British-bred Thoroughbred racehorse

Adam's Apple (1924 - 1946) was a British Thoroughbred racehorse best known for winning a British Classic, the 2000 Guineas Stakes.

==Background==
Adam's Apple was sired by Pommern, the 1915 English Triple Crown champion. His dam Mount Whistle was a daughter of the Ascot Gold Cup winner William the Third.

==Racing career==
At age two, Adam's Apple won the Soltykoff Stakes at Newmarket Racecourse. He ran third in the 1926 Criterion Stakes at Newmarket Racecourse and third again in the New Stakes at Ascot Racecourse behind Sickle and the winner, Damon. He made four starts as a three-year-old, finishing off the board in three; however, he was ridden to victory by jockey Jack Leach in the 1927 2000 Guineas Stakes, defeating runner-up Call Boy (later The Derby winner), with Sickle third.

==Stud record==
After his retirement from racing, Adam's Apple was sold to Argentine breeders.
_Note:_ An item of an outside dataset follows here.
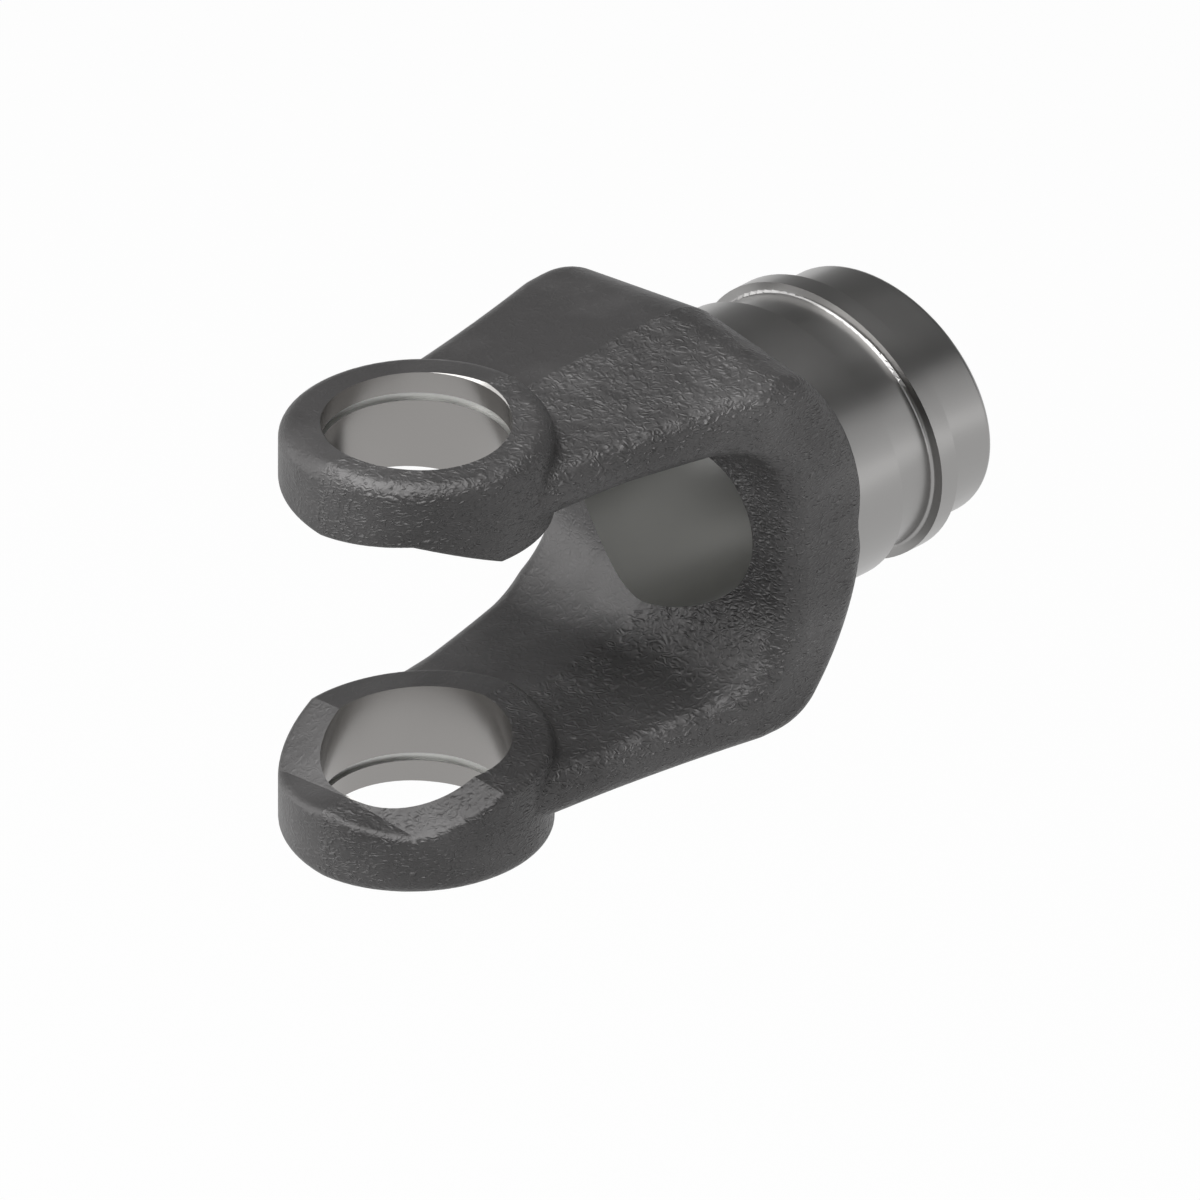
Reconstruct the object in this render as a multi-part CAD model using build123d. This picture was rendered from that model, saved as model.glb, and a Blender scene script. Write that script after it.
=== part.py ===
from build123d import *
import math
import os

os.makedirs("parts", exist_ok=True)

# Sizes in millimetres, angles in degrees.
# The origin is the joint centre, where the line through both ears crosses the hub line.
# X runs from the joint centre out through the hub and Z is the line of the two ear bores.

# ears: round bosses at the tips of the arms, with faces that slope off a middle ridge
ear_radius = 17.1
ear_span = 71.2
ear_gap = 36.0
ear_face_draft = 3.2
ear_outer_round = 2.6
ear_inner_round = 1.2
tip_ramp_start = -2.0
tip_ramp_angle = 29.0
tip_thinning = 5.6

# ear bores, each for a bearing cup that a snap ring holds in
pin_bore_diameter = 23.8
pin_bore_mouth_chamfer = 0.4
cross_width = 61.3
snap_ring_thickness = 1.0
snap_ring_play = 0.3
ring_groove_depth = 0.6

# arms, measured from the ears that they carry, and the bridge that joins them
draft_angle = 6.5
ear_stands_out = 4.7
ear_stands_in = 2.6
arm_outer_rise_angle = 1.7
arm_bend_past_ear = 2.4
arm_inner_angle = 5.5
throat_depth = 41.5
arm_inside_ear_wall = 0.9
arm_swell = 1.7
flare_before_back = 20.7
bridge_half_width = 21.5
back_reach = 60.5
back_arch_radius = 47.2

# rounds left by the forging dies
back_corner_radius = 11.0
throat_corner_radius = 10.5
inner_bend_round = 8.0
flare_end_round = 6.0
forged_edge_round = 3.6
ear_root_round = 1.2

# hub: a shoulder, a wide groove, a collar and a smaller end, bored right through
hub_diameter = 42.7
hub_shoulder = 63.7
groove_diameter = 39.5
groove_end = 70.5
collar_end = 73.2
hub_end_diameter = 38.4
hub_length_from_centre = 81.5
hub_bore_diameter = 30.9
hub_end_round = 0.8
groove_corner_round = 0.5
hub_bore_chamfer = 0.8

# how far cutting shapes run past the metal, and how near counts as touching
overrun = 1.0
near = 0.02


def slope(angle):
    return math.tan(math.radians(angle))


def flip(points):
    """The same line mirrored to the other side of the hub line, drawn backwards."""
    return [(x, -z) for x, z in reversed(points)]


def drafted_both_ways(sketch, depth, angle):
    """A shape that tapers to both sides of the plane where the two dies met."""
    half = extrude(sketch, amount=depth, taper=angle)
    return half + mirror(half, about=Plane.XZ)


def follows_wall(edge, axis_distance, radius):
    """Whether an edge runs round on a cylinder, and is not the straight seam of it."""
    spots = [edge.position_at(part) for part in (0.1, 0.4, 0.7, 0.9)]
    on_wall = all(abs(axis_distance(spot) - radius) < near for spot in spots)
    return on_wall and edge.geom_type != GeomType.LINE


def off_ear_axis(spot):
    return math.hypot(spot.X, spot.Y)


# Side outline of the fork: two arms, a bridge with an arched back, and the throat between.
arm_start = -ear_radius / 6
fork_end = back_reach + overrun
arm_inner_bend = ear_radius + arm_bend_past_ear
arm_half_width_at_ear = ear_radius - arm_inside_ear_wall
arm_half_width_midway = arm_half_width_at_ear + arm_swell
flare_end = back_reach - flare_before_back
arm_outer_at_centre = ear_span / 2 - ear_stands_out
arm_inner_half_gap = ear_gap / 2 + ear_stands_in


def outer_height(x):
    return arm_outer_at_centre + slope(arm_outer_rise_angle) * x


def inner_height(x):
    return arm_inner_half_gap - slope(arm_inner_angle) * (x - arm_inner_bend)


outer_line = [(arm_start, outer_height(arm_start)), (fork_end, outer_height(fork_end))]
throat_line = [
    (arm_start, arm_inner_half_gap),
    (arm_inner_bend, arm_inner_half_gap),
    (throat_depth, inner_height(throat_depth)),
]

with BuildSketch(Plane.XZ) as side:
    with BuildLine():
        Polyline(*outer_line, *flip(outer_line), close=True)
    make_face()
    with Locations((back_reach - back_arch_radius, 0)):
        Circle(back_arch_radius, mode=Mode.INTERSECT)
    with BuildLine():
        Polyline(*throat_line, *flip(throat_line), close=True)
    make_face(mode=Mode.SUBTRACT)
    fillet([v for v in side.vertices() if v.X > throat_depth + near], back_corner_radius)
    fillet([v for v in side.vertices() if abs(v.X - throat_depth) < near], throat_corner_radius)
    fillet([v for v in side.vertices() if abs(v.X - arm_inner_bend) < near], inner_bend_round)

drafted = drafted_both_ways(side.sketch, bridge_half_width + overrun, draft_angle)

# Plan outline: the arms leave the ears and flare to the width of the bridge.
with BuildSketch() as plan:
    with BuildLine():
        ThreePointArc(
            (arm_start, arm_half_width_at_ear),
            ((arm_start + flare_end) / 2, arm_half_width_midway),
            (flare_end, bridge_half_width),
        )
        Polyline(
            (flare_end, bridge_half_width),
            (fork_end, bridge_half_width),
            (fork_end, 0),
            (arm_start, 0),
            (arm_start, arm_half_width_at_ear),
        )
    make_face()
    mirror(about=Plane.XZ)
    fillet([v for v in plan.vertices() if abs(v.X - flare_end) < near], flare_end_round)

fork = drafted & extrude(plan.sketch, amount=ear_span, both=True)


# The long edges of the arms, the throat and the back are rounded all along.
def is_side_wall(face):
    """Side walls stand upright and look sideways."""
    outward = face.normal_at(face.center())
    return abs(outward.Y) > 0.9 and abs(outward.Z) < near


def is_long_edge(edge):
    """Every edge of a side wall but the short upright ones at the ends and the flare."""
    upright = abs(edge.tangent_at(0.5).Z) > 1 - near / 10
    return not upright or abs(edge.center().Z) < near


# The draft leaves the arm's side wall lower than its middle, and two rounds share that wall.
arm_height = outer_height(arm_start) - arm_inner_half_gap
side_wall_height = arm_height - 2 * arm_half_width_at_ear * slope(draft_angle)
widest_round = side_wall_height / 2 / slope((90 - draft_angle) / 2) - near
wall_edges = [edge for face in fork.faces() if is_side_wall(face) for edge in face.edges()]
long_edges = [edge for edge in wall_edges if is_long_edge(edge)]
fork = fillet(long_edges, min(forged_edge_round, widest_round))

# Ears: a round bar with sloped ends, parted by the gap. At the tips the gap widens by a ramp.
tip_height = ear_gap / 2 + tip_thinning
tip_ramp_end = tip_ramp_start - tip_thinning / slope(tip_ramp_angle)
ear_reach = ear_radius + overrun
gap_line = [
    (-2 * ear_reach, tip_height),
    (tip_ramp_end, tip_height),
    (tip_ramp_start, ear_gap / 2),
    (ear_reach, ear_gap / 2),
]

with BuildSketch(Plane.XZ) as ear_block:
    Rectangle(4 * ear_reach, ear_span)
with BuildSketch(Plane.XZ) as gap:
    with BuildLine():
        Polyline(*gap_line, *flip(gap_line), close=True)
    make_face()

ears = Rot(0, 0, 180) * Cylinder(ear_radius, ear_span + overrun)
ears &= drafted_both_ways(ear_block.sketch, ear_reach, ear_face_draft)
ears -= drafted_both_ways(gap.sketch, ear_reach, -draft_angle)

# The arms run into the ears with a small round at the root. The rims are rounded after it.
lowest_outer_rim = ear_span / 2 - ear_radius * slope(ear_face_draft) - near


def is_root(edge):
    """Where an arm meets its ear: clear of the ear's inner rim and below its outer one."""
    spot = edge.center()
    over_inner_rim = abs(spot.Z) - abs(spot.Y) * slope(draft_angle) - ear_gap / 2
    return spot.X > near and over_inner_rim > near and abs(spot.Z) < lowest_outer_rim


def ear_edges(solid):
    return [edge for edge in solid.edges() if follows_wall(edge, off_ear_axis, ear_radius)]


yoke = fork + ears
yoke = fillet([edge for edge in ear_edges(yoke) if is_root(edge)], ear_root_round)
outer_rims = [edge for edge in ear_edges(yoke) if abs(edge.center().Z) > lowest_outer_rim]
yoke = fillet(outer_rims, ear_outer_round)
highest_inner_rim = tip_height + ear_radius * slope(draft_angle) + near
low_edges = [edge for edge in ear_edges(yoke) if abs(edge.center().Z) < highest_inner_rim]
yoke = fillet([edge for edge in low_edges if not is_root(edge)], ear_inner_round)

# Hub, turned: shoulder, groove, collar and end.
hub_start = (throat_depth + back_reach) / 2
with BuildSketch(Plane.XZ) as hub:
    with BuildLine():
        Polyline(
            (hub_start, 0),
            (hub_start, hub_diameter / 2),
            (hub_shoulder, hub_diameter / 2),
            (hub_shoulder, groove_diameter / 2),
            (groove_end, groove_diameter / 2),
            (groove_end, hub_diameter / 2),
            (collar_end, hub_diameter / 2),
            (collar_end, hub_end_diameter / 2),
            (hub_length_from_centre, hub_end_diameter / 2),
            (hub_length_from_centre, 0),
            close=True,
        )
    make_face()
    feet = [v for v in hub.vertices() if abs(v.Y - groove_diameter / 2) < near]
    fillet(feet, groove_corner_round)
    end_rim = [v for v in hub.vertices() if v.X > collar_end + near and v.Y > near]
    fillet(end_rim, hub_end_round)
yoke += revolve(hub.sketch, axis=Axis.X, revolution_arc=360)

# Hub bore: from the hub's end right through into the throat.
bore_length = hub_length_from_centre - arm_inner_bend
bore = Rot(0, 90, 0) * Cylinder(hub_bore_diameter / 2, 2 * bore_length)
yoke -= Pos(hub_length_from_centre, 0, 0) * bore
end_edges = yoke.faces().sort_by(Axis.X)[-1].edges().sort_by(SortBy.LENGTH)
yoke = chamfer(end_edges[0], hub_bore_chamfer)

# Ear bores: one straight cut through both ears, opened at each mouth, with the ring grooves.
# The rings bear on the outer wall of their grooves and hold the cross between them.
pin_radius = pin_bore_diameter / 2
groove_width = snap_ring_thickness + snap_ring_play
groove_middle = cross_width / 2 + snap_ring_thickness - groove_width / 2
mouth_height = pin_bore_mouth_chamfer + overrun
mouth_middle = ear_span / 2 + (overrun - pin_bore_mouth_chamfer) / 2
pin_cut = Cylinder(pin_radius, ear_span + overrun)
ring_cut = Pos(0, 0, groove_middle) * Cylinder(pin_radius + ring_groove_depth, groove_width)
mouth_cut = Pos(0, 0, mouth_middle) * Cone(pin_radius, pin_radius + mouth_height, mouth_height)
yoke -= pin_cut + ring_cut + mouth_cut + mirror(ring_cut + mouth_cut, about=Plane.XY)

export_step(yoke, "parts/forged_yoke.step")
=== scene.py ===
# %% [markdown]
# # A forged universal joint yoke
# The part is one steel forging. Two dies squeezed it to shape, which left a grey, finely
# wrinkled skin and a low ridge along its middle. A lathe and a boring tool then cut the hub
# and the bores down to bright metal. The solid shape comes from the CAD frame, so the work
# here is in the finishes, the light and the view.

import math

import bmesh
import bpy
from mathutils import Matrix, Vector


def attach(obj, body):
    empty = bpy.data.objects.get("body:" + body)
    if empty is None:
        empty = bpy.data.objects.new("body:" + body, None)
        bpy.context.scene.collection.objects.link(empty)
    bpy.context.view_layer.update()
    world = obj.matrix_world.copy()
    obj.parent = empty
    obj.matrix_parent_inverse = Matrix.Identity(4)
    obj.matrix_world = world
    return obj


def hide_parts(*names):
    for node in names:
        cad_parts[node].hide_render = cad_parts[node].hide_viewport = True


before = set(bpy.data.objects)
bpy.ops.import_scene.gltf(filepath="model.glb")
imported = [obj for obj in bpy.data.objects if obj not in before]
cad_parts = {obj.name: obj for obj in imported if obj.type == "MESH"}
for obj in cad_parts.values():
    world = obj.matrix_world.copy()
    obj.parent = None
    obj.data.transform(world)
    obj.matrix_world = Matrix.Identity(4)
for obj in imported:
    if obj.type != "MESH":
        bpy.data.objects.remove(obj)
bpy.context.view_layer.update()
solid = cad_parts["forged_yoke"]
MM = 0.001
print("frame loaded:", len(solid.data.polygons), "triangles in the forging")

# %% [markdown]
# ## Sizes that the finishes need
# A tool leaves its own finish wherever it cuts, so each finish can be found by where the tool
# went. Reaches and radii are measured from the line of the ears or of the hub, and the rest
# along Z or X from the joint centre. The reach of the ear bores and the mouth of the hub bore
# take in the chamfers there, and the reach takes in the ring grooves too. A point counts as
# on a surface when it is within the touch.

# %% Sizes of the machined cuts
pin_bore_reach = 13.0 * MM
ear_inner_face = 17.0 * MM
ring_groove_low = 30.3 * MM
ring_groove_high = 31.7 * MM
ear_radius = 17.1 * MM
hub_radius = 21.35 * MM
hub_shoulder = 63.7 * MM
hub_bore_radius = 15.45 * MM
hub_bore_mouth = 80.6 * MM
chamfer_room = 1.0 * MM
bridge_start = 33.0 * MM
touch = 0.03 * MM
print("hub", 2 * hub_radius / MM, "mm across, its bore", 2 * hub_bore_radius / MM, "mm")

# %% [markdown]
# ## The visible piece
# The CAD mesh is loose triangles, one patch for each face of the solid. It could be shown as
# it is, but then a seam would show between patches. Welding a copy joins them, so light can
# roll over the forged rounds.

# %% Weld a copy of the forging
skin_mesh = solid.data.copy()
skin_mesh.name = "yoke_skin"
skin_mesh.materials.clear()
skin = bpy.data.objects.new("yoke_skin", skin_mesh)
bpy.context.scene.collection.objects.link(skin)

bm = bmesh.new()
bm.from_mesh(skin_mesh)
bmesh.ops.remove_doubles(bm, verts=bm.verts, dist=0.002 * MM)
bmesh.ops.dissolve_degenerate(bm, edges=bm.edges, dist=0.001 * MM)
print("welded:", len(bm.verts), "vertices,", len(bm.faces), "faces")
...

There he met with some success, siring the filly Chimentera, winner of the Las Oaks at Club Hipico de Santiago in Santiago, Chile, and the very good filly La Bastille, likewise a winner of the Oaks but who also defeated her male counterparts in winning the El Derby at the Valparaiso Sporting Club racetrack at Vina del Mar, Chile. Adam's Apple died in 1946 at Haras Ojo de Agua in Argentina.